** begin SOURCE EXCERPT **
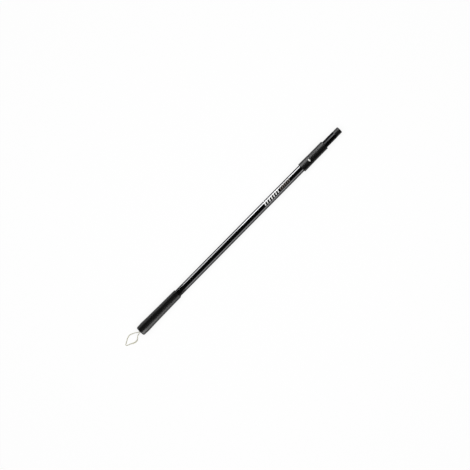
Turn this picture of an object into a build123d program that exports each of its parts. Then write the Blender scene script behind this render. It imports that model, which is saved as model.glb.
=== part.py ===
from build123d import *
import os
from math import cos, pi, radians, sin, tan

# A two-section telescopic pole with a twist lock, lying along X with its butt at -X and its tip at +X.
# Every piece is drawn about the X axis at its station, the distance from the butt's face, and is moved
# at the end so that the origin lies on the floor halfway along the pole. All sizes are in millimetres.

# ------------------------------------------------------------------ driving dimensions

# Tubes
tube_radius = 15.0  # outside of the outer section
tube_wall = 0.9
inner_wall = 1.0
bare_tube_length = 677.0  # of the outer section between grip and collar

# Hand grip, a rubber sleeve with a closed butt: its walls are measured from the tube
grip_length = 208.0
butt_thickness = 5.0
grip_crest_wall = 6.6  # at the flare's crest
grip_waist_wall = 5.4
grip_middle_wall = 4.55
grip_top_wall = 3.45
grip_crest_station = 27.0
grip_waist_station = 60.0
grip_middle_station = 110.0
grip_top_chamfer = 2.2
butt_corner_radius = 5.5
butt_dome = 1.5
butt_face_inset = 1.6  # of the domed face's corner from the crest

# Butt plug, washer, knot and closing buffer
plug_flange = 2.2
plug_floor = 3.0
plug_wall = 2.1
plug_depth = 25.0
washer_width = 4.7
washer_thickness = 1.2
knot_radius = 6.0
knot_flat = 0.25  # share of its radius pressed flat against the washer
buffer_length = 6.0
buffer_wall = 3.6

# Hanging cord
cord_diameter = 3.2
cord_gap = 0.2  # between its two strands where they leave the butt
cord_hole_clearance = 0.2
cord_hole_chamfer = 1.0

# Collar base
base_length = 49.0
base_lower_wall = 4.1  # outside the tube
base_upper_wall = 3.55
base_chamfer = 1.8
socket_depth = 42.0  # of the outer tube in the base
nose_wall = 1.8
nose_length = 24.0
pin_radius = 1.5
clamp_pin_station = 21.0  # from the base's lower end
pin_angles = (120.0, 240.0)  # from the top, so that the pins lie underneath

# Index arrow
arrow_length = 12.8  # around the collar
arrow_width = 9.2  # along the pole
arrow_head_length = 7.9
arrow_tail_width = 4.2
arrow_depth = 0.9
arrow_margin = 2.9  # to the base's upper face

# Three-start thread between nose and nut
thread_starts = 3
thread_lead = 9.0
thread_height = 0.7
thread_root_width = 1.5
thread_crest_width = 0.8
thread_end_margin = 4.5  # plain stretch of the nose before and after its thread
nut_thread_margin = 2.0  # by which the nut's thread is shorter at each end
thread_sink = 0.15  # of a ridge's foot in its wall

# Lock nut
nut_gap = 0.5  # to the base when locked
nut_wall = 0.9  # under the grooves
nut_taper = 0.3
nut_edge = 0.6
chamber_step = 0.25
rib_zone_start = 3.0
rib_pitch = 6.4
rib_count = 7
rib_groove_width = 2.2
rib_groove_depth = 0.5
throat_length = 14.5

# Collet and pressure ring
collet_foot = 6.0
collet_length = 21.0
collet_foot_wall = 1.9
collet_nose_wall = 0.6
collet_slots = 6  # from each end
collet_slot_width = 1.2
collet_slot_length = 14.5
pressure_ring_overhang = 4.3  # past the collet
pressure_ring_standoff = 1.8  # of its mouth from the collet's foot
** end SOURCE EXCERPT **
[EXERCISE AIM]
Copy, please, exactly the lines that start at the first line of the data and end at the line containing "from math import cos, pi, radians, sin, tan", both kept and no others.

[REPLY TO THE EXERCISE]
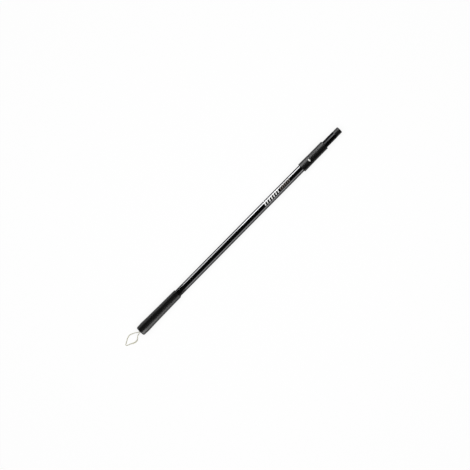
Turn this picture of an object into a build123d program that exports each of its parts. Then write the Blender scene script behind this render. It imports that model, which is saved as model.glb.
=== part.py ===
from build123d import *
import os
from math import cos, pi, radians, sin, tan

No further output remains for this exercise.